## AIM OF THE EXERCISE
Render the following material again verbatim, leaving nothing out.

## DATA LINES
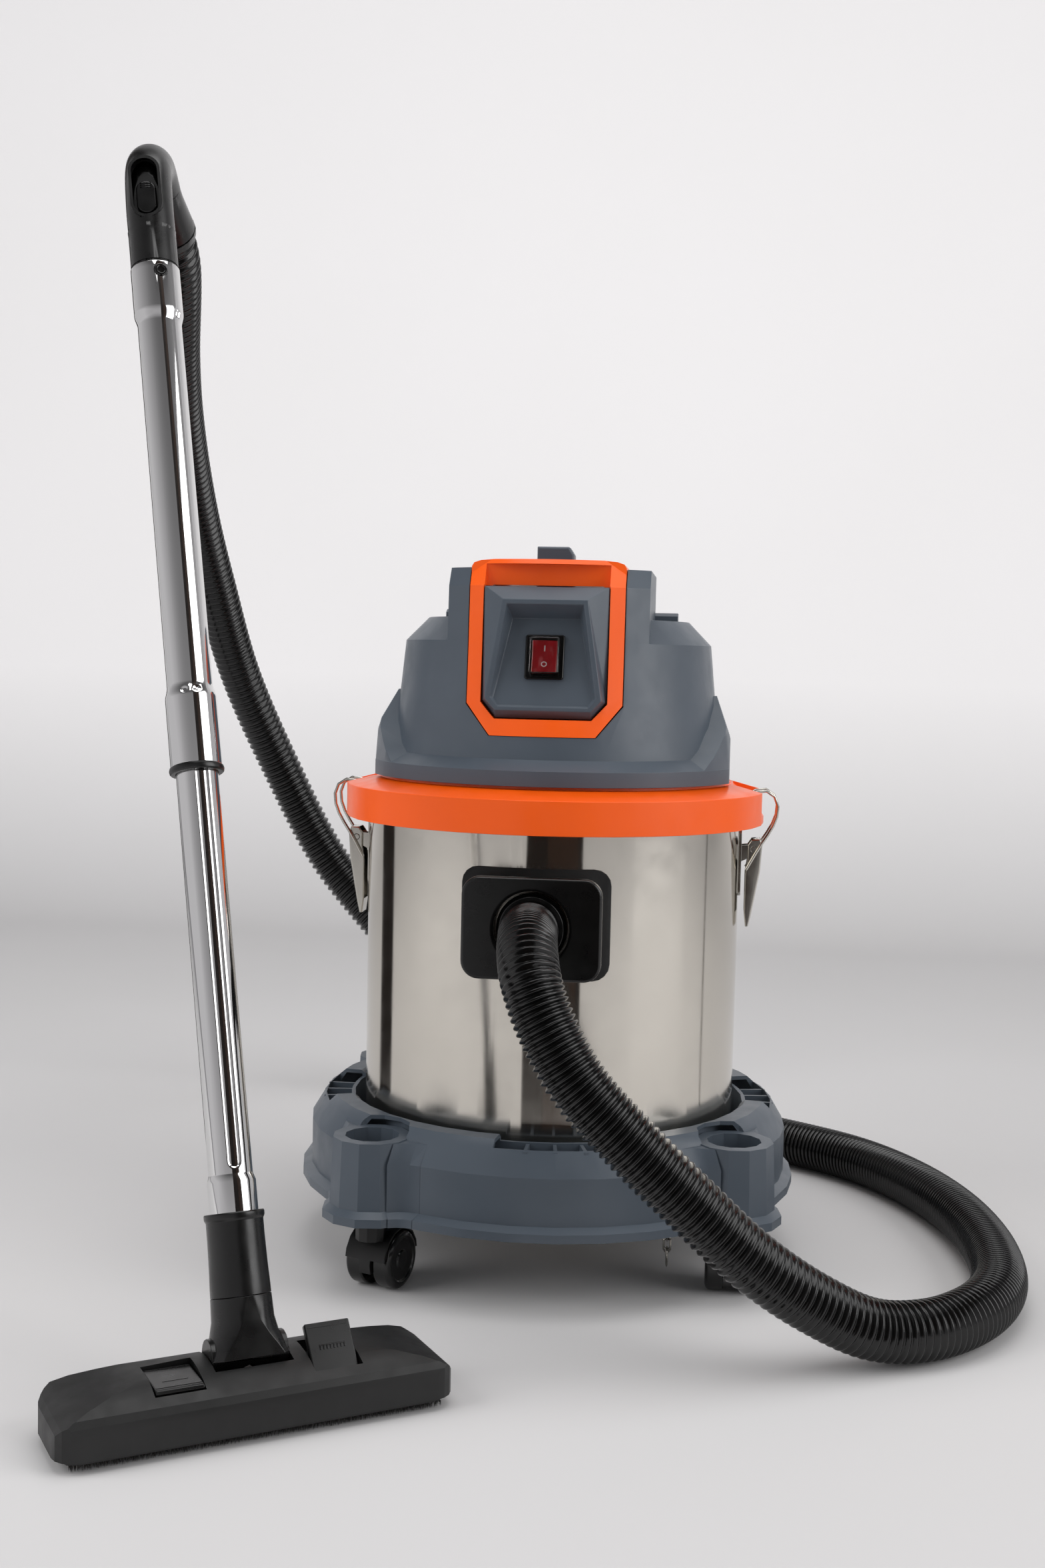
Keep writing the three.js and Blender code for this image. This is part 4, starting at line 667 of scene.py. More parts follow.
def bristle_fibre():
    # horsehair and nylon tufts: near black with browner single hairs
    made, tree = material("nylon_bristle_tufted")
    if tree:
        place = add(tree, "ShaderNodeTexCoord").outputs["Object"]
        hairs = add(tree, "ShaderNodeTexNoise", {"Vector": place, "Scale": 1 / 0.002, "Detail": 2.0})
        tint = blend(tree, hairs.outputs["Fac"], rgba(linear("#0c0b0b")), rgba(linear("#2b2724")))
        fine = add(tree, "ShaderNodeBump", {"Height": hairs.outputs["Fac"], "Strength": 0.5, "Distance": 0.0001})
        shade(
            tree,
            add(
                tree,
                "ShaderNodeBsdfPrincipled",
                {"Base Color": tint, "Roughness": 0.55, "Normal": fine.outputs["Normal"]},
            ),
        )
    return made


# ---------- pieces ----------
def hose_line():
    ends = [tuple(GRIP_END @ Vector((0, 0, s))) for s in (40, 8.3)]
    return smooth_path([*HOSE_ROUTE, *ends], 4000)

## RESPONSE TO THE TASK
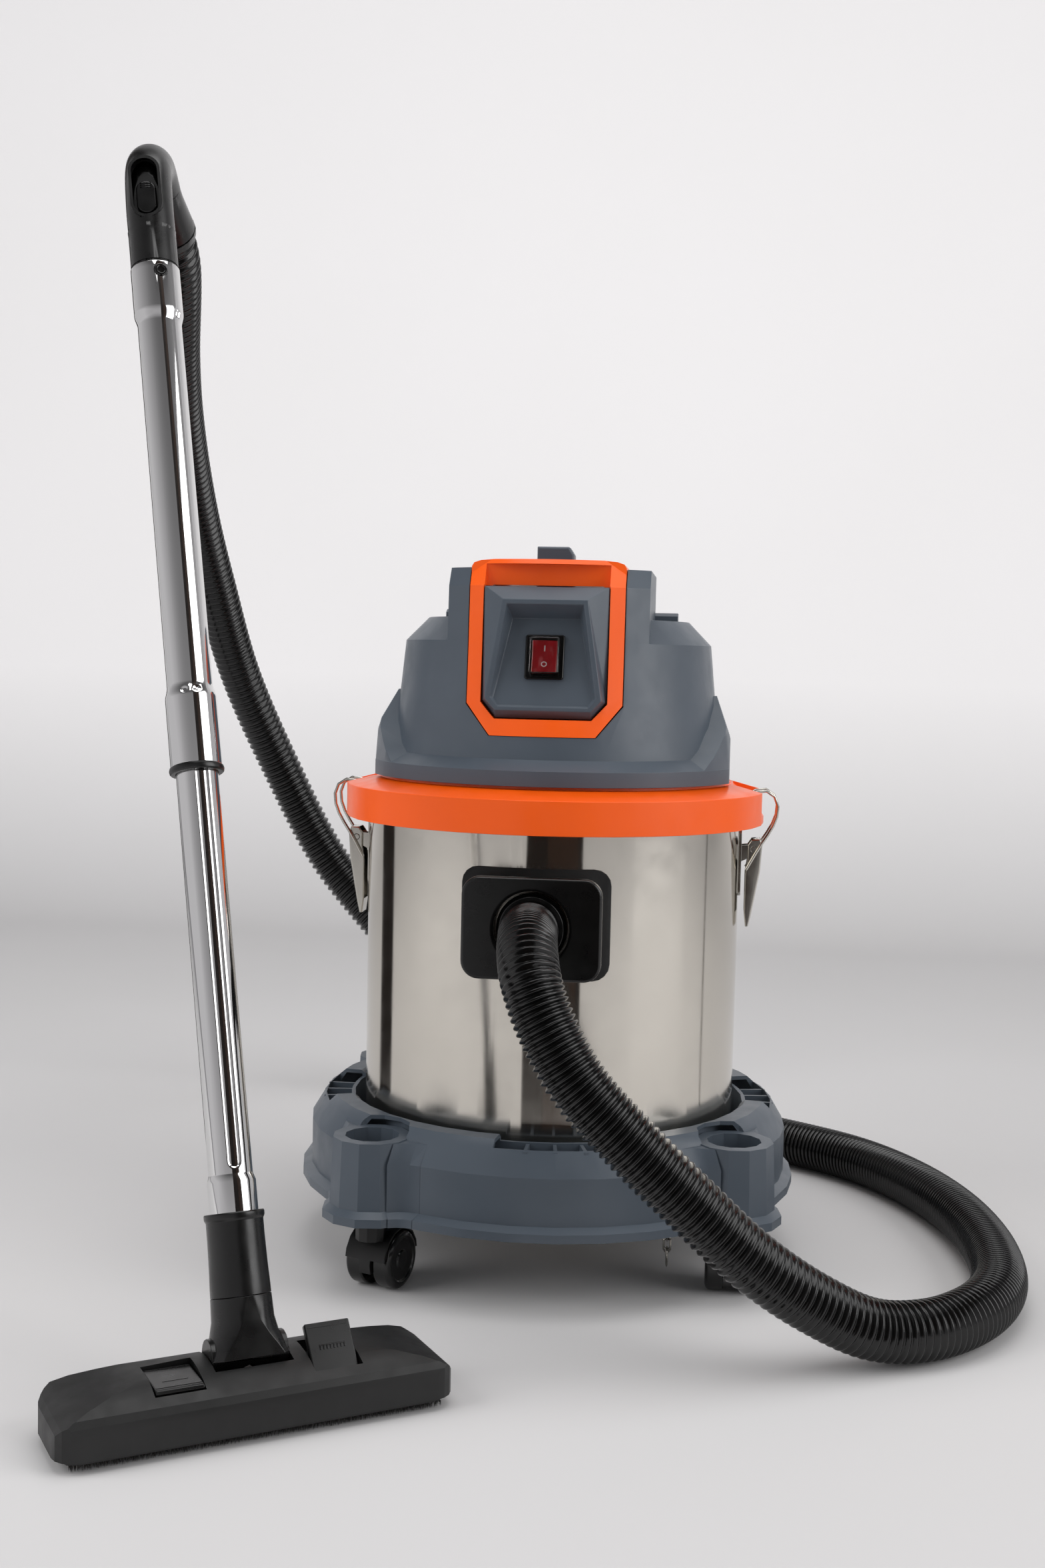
Keep writing the three.js and Blender code for this image. This is part 4, starting at line 667 of scene.py. More parts follow.
def bristle_fibre():
    # horsehair and nylon tufts: near black with browner single hairs
    made, tree = material("nylon_bristle_tufted")
    if tree:
        place = add(tree, "ShaderNodeTexCoord").outputs["Object"]
        hairs = add(tree, "ShaderNodeTexNoise", {"Vector": place, "Scale": 1 / 0.002, "Detail": 2.0})
        tint = blend(tree, hairs.outputs["Fac"], rgba(linear("#0c0b0b")), rgba(linear("#2b2724")))
        fine = add(tree, "ShaderNodeBump", {"Height": hairs.outputs["Fac"], "Strength": 0.5, "Distance": 0.0001})
        shade(
            tree,
            add(
                tree,
                "ShaderNodeBsdfPrincipled",
                {"Base Color": tint, "Roughness": 0.55, "Normal": fine.outputs["Normal"]},
            ),
        )
    return made


# ---------- pieces ----------
def hose_line():
    ends = [tuple(GRIP_END @ Vector((0, 0, s))) for s in (40, 8.3)]
    return smooth_path([*HOSE_ROUTE, *ends], 4000)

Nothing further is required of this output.